Thursday, November 18, 2010

not even "separate but equal"

There's a high-speed train route being built to link Tel Aviv with Jerusalem. Most of the route is within Israel but a section of it is to cross occupied territory. Construction has been going on for several years and continues today.

Americans who know their history, know of the Supreme Court decision of 1896 called "Plessy v Ferguson" in which it was decided 7-1 that "separate but equal" services were legal. In this case, African-Americans and whites could travel on the same train with different cars assigned to each. In other words segregation was legal.

But this train that is to run in Israel and across part of the occupied territories will be for Israelis only. Palestinians, part of whose land is being taken for the route, will not be allowed to ride. Here's a map.

In 1948, there were two Palestinian towns in this area but they were erased by Israel long ago, so no need to hold things up on that account. Those towns are truly gone, yet the Palestinians themselves are invisible to the Israeli government.

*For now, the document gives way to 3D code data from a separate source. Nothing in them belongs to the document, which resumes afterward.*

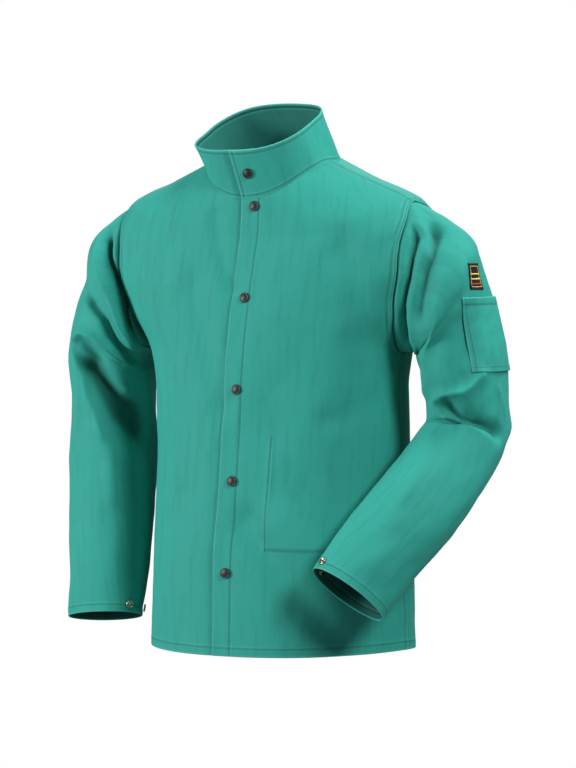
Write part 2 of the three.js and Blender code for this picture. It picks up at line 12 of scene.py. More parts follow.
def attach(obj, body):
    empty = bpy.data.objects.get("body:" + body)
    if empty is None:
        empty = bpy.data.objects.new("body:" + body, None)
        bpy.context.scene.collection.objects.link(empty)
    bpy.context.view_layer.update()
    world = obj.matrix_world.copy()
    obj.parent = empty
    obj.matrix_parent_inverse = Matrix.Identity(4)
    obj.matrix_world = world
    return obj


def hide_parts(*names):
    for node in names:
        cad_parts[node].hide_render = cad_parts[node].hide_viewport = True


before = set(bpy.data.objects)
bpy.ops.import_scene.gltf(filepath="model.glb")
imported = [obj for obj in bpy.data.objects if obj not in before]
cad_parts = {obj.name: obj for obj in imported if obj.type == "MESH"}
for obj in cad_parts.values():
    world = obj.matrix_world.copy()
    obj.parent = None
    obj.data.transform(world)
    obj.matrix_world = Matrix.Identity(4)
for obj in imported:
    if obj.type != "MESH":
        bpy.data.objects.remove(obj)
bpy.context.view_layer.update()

# Sizes of the jacket
BODY_LENGTH = 0.731
UNDERARM_DROP = 0.345
HEM_WIDTH = 0.412
CHEST_WIDTH = 0.406
SHOULDER_WIDTH = 0.480
BODY_DEPTH = 0.290
LAP_WIDTH = 0.043
NECK_WIDTH = 0.200
NECK_DEPTH = 0.160
COLLAR_HEIGHT = 0.062
COLLAR_TILT = math.radians(25)
SLEEVE_LENGTH = 0.560
SLEEVE_WIDTH = 0.184
BESIDE_BODY = 0.25 * CHEST_WIDTH + 0.2465 * HEM_WIDTH

# Cloth, layers and clearances
CLOTH = 0.0015
COLLAR_CLOTH = 0.0024
LAP_GAP = 0.0005
TURNED_CLOTH = 0.0006
COLLAR_OVER_BODY = 0.0012
PATCH_GAP = 0.0004

# Seams and hems
HEM_WIDTH_TURNED = 0.013
FACING_WIDTH = 0.030
SEAM_WIDTH = 0.0085
FIRST_ROW = 0.0018
SECOND_ROW = 0.0078
CUFF_HEM = 0.012
COLLAR_EDGE = 0.006
HEM_ROW = 0.0012
PUCKER_REACH = 0.006
GROOVE_WIDTH = 0.0013
GROOVE_DEPTH = 0.00055
BESIDE_GROOVE = 0.0024
STITCH_LENGTH = 0.0031
STITCH_SPACING = 0.0038
THREAD = 0.00042

# Pockets, badge and snaps
SLEEVE_POCKET = (0.104, 0.108)
SLEEVE_POCKET_AT = (14, 0.745)
SLEEVE_POCKET_HEM = 0.012
BADGE = (0.028, 0.038)
BADGE_AT = (28, 0.50)
BADGE_THICKNESS = 0.0012
BADGE_STITCH = 0.0009
BADGE_BARS = (0.22, 0.42, 0.62)
BADGE_BAR_RADIUS = 0.0013
INSIDE_POCKET = (0.110, 0.165)
INSIDE_POCKET_FROM_EDGE = 0.080
INSIDE_POCKET_ABOVE_HEM = 0.158
BAG_GAP = 0.0026
SNAP_COUNT = 5
FIRST_SNAP_BELOW_SEAM = 0.014
LAST_SNAP_ABOVE_HEM = 0.122
CAP_DIAMETER = 0.0155
CAP_HEIGHT = 0.0032
STUD_DIAMETER = 0.012
STUD_HEIGHT = 0.0016
CUFF_SNAP_DIAMETER = 0.0125
CUFF_SNAP_HEIGHT = 0.0024
CUFF_SNAP_AROUND = 184
CUFF_SNAP_SPACING = 0.044
CUFF_SNAP_ABOVE_EDGE = 0.012
SEAT_GAP = 0.0003
BEHIND_LAP = 0.0002

# Sections of the body, hem first: the falls of its side, front and back, the width that it follows
# and its own half width as a share of it, the depths of its side, front and back lines as shares of
# the body's depth, the place of the snaps' line as a share of the chest's width, and how square it is.
# A fall is 0 at the neck level, 1 at the underarm and 2 at the hem.
SECTION_SHARES = [
    (1.985, 2.000, 1.995, HEM_WIDTH, 0.497, 0.000, -0.614, 0.386, -0.010, 2.3),
    (1.650, 1.650, 1.650, HEM_WIDTH, 0.490, 0.000, -0.607, 0.366, -0.010, 2.3),
    (1.320, 1.320, 1.320, CHEST_WIDTH, 0.490, 0.000, -0.569, 0.345, 0.002, 2.3),
    (1.000, 1.000, 1.000, CHEST_WIDTH, 0.486, -0.017, -0.545, 0.345, 0.008, 2.4),
    (0.830, 0.830, 0.826, CHEST_WIDTH, 0.502, -0.034, -0.528, 0.359, 0.013, 2.5),
    (0.638, 0.652, 0.623, SHOULDER_WIDTH, 0.495, -0.069, -0.503, 0.372, 0.020, 2.7),
    (0.435, 0.522, 0.406, SHOULDER_WIDTH, 0.538, -0.103, -0.479, 0.359, 0.026, 2.9),
    (0.285, 0.406, 0.256, SHOULDER_WIDTH, 0.530, -0.124, -0.455, 0.303, 0.032, 2.9),
    (0.182, 0.325, 0.146, SHOULDER_WIDTH, 0.490, -0.131, -0.438, 0.241, 0.036, 2.8),
    (0.090, 0.245, 0.048, SHOULDER_WIDTH, 0.346, -0.145, -0.434, 0.179, 0.038, 2.5),
]
NECK_MIDDLE = -0.155 * BODY_DEPTH
NECK_SECTION = (
    0.006, 0.162, -0.058, 0.5 * NECK_WIDTH, NECK_MIDDLE, NECK_MIDDLE - 0.5 * NECK_DEPTH,
    NECK_MIDDLE + 0.5 * NECK_DEPTH, 0.039 * CHEST_WIDTH, 2.2,
)
UNDERARM_ROW = 4
SHOULDER_ROW = 8
NECK_ROW = 10
ARMHOLE_FRONT = math.radians(33)
ARMHOLE_BACK = math.radians(40)
SLOPE_OF_LEVELS = 2.2

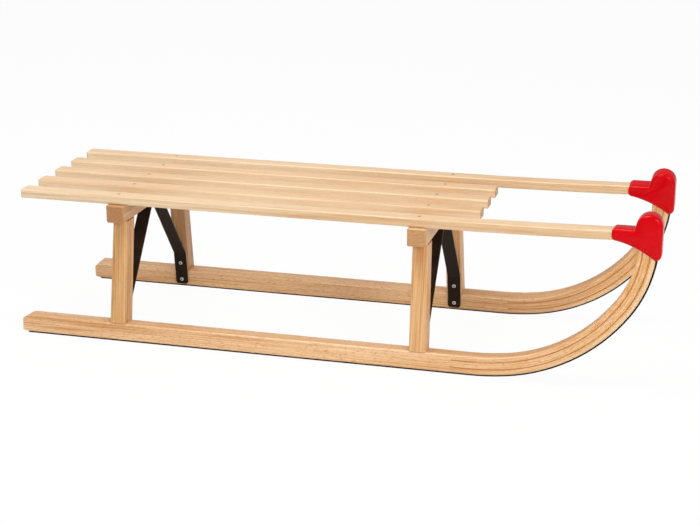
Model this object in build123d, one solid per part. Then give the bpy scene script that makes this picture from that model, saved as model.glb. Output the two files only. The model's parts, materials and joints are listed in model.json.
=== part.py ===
from build123d import *
import math
import os

# Wooden sled with bent runners, a slatted seat and moulded tip caps
# Millimetres, +X forward, +Y left, +Z up. The origin is on the ground below the middle of the sled.
# Places along the sled are given from the rear end of the runners, heights from the ground.

# Runners
runner_y = 158.3  # from the middle of the sled to the middle of a runner's sole
runner_cant = 4.6  # degrees that the runners lean inward at the top
runner_thickness = 32.0
runner_depth = 29.5  # wood only, without the sole strip
runner_edge_chamfer = 2.0
straight_length = 798.0  # from the rear end to the start of the bend, along the sole
bend_radius_1 = 450.0  # sole radii of the three arcs of the bend
bend_radius_2 = 287.0
bend_radius_3 = 206.0
bend_angle_1 = 7.9  # degrees that the first two arcs turn, and the third ends upright
bend_angle_2 = 47.0
tip_stock = 80.0  # upright length above the bend before the tip is cut
tip_cover = 1.5  # the tip is cut this far above the long rail that meets it
heel_top_length = 9.0  # slopes at the rear end
heel_top_height = 6.5
heel_low_length = 8.0
heel_low_height = 3.0

# Kerfs of the bend and the veneers glued into them
kerf_lead = 30.0  # how far behind the bend the kerfs start
kerf_width = 2.0
kerf_heights = [12.2, 24.5]  # middle of each kerf above the sole
glue_clearance = 0.1

# Steel sole strips
strip_width = 24.0
strip_thickness = 3.0
strip_start = 8.5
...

For example, the train route has been altered more or less to minimize objections from Israelis living along it. Palestinian objections have been entirely ignored. This isn't surprising given that Israeli settlers take Palestinian land on an almost daily basis without government objection.

A group of activists, both Palestinian and Israeli called Coalition of Women for Peace has produced a full report that isn't long and has many illustrations (like the map I used above). I recommend you look it over. The construction is moving right along.

Americans are rightly ashamed of Plessy v Ferguson for the terrible example it set, denying rights to one group of Americans. But at least that segregated group could still ride the train. For Palestinians, used to being denied the use of roads in their land, this train being exclusively for Israelis will be nothing new.

But why, fellow Americans, are we pouring money into a country that does this? As I've said before, have we no shame?


  1. In Oslo days the Israelis were considering construction of a raised highway linking Gaza and the West Bank, with no off points save in Palestinian territory. The hatred and fear was enormous even before the 2nd intifata. It exists on both sides, and has to be faced, somehow.

    Consider that, 50 plus years after Brown v. Board of Education, American schools are actually, overall, more segregated than in 1950. The Israeli right is acting on this "natural racial clumping." While I think some clumping is inevitable, I do not think it need lead to violence. We are afraid of ourselves, and the Israeli/Palestine conflict brings that fear to a boil. I have no solution, but do believe we must face what we, whatever we you will, have done, and could still do again.

  2. Interesting point about segregation, Greg. Here in my community, one of the first to start busing kids, the school in the African-American part of town was closed as a result because the kids were all "exported", nobody wanted to be "imported". There have been calls in recent years to re-open a school in the same area and let the racial profile of students fall where it may - meaning it would be all African-American as before.

  3. Where I am, in Phoenix, AZ, high schools and elementry schools have naturally seggregated three ways: Hispanic, African-American, and white. In high schools magnate programs, offering special courses to attract whites into the other schools, do not really work. So a predominately black school has a flying program--you can actually get a pilot's license at the end of the course, if you pass the test flight. While some whites outside the school boundary attended for that benefit, they segregated themselves within the school (perhaps helped by locals), and only a few "whites" traveled the distance for the pilot program in any case.

    It is my understanding that similar clumping, post busing, has happened in many parts of the nation. Arab and Jew self clumping will persist in Israel in the best of circumstances. That does not have to mean, however, a rabid racism. When the State abandons support for racial segregation, segregation will almost certainly continue; but the ferocity of racism can thereby be dampened. We cannot make people like one another, or even respect one another. We can, though, refuse to nuture their private race wars.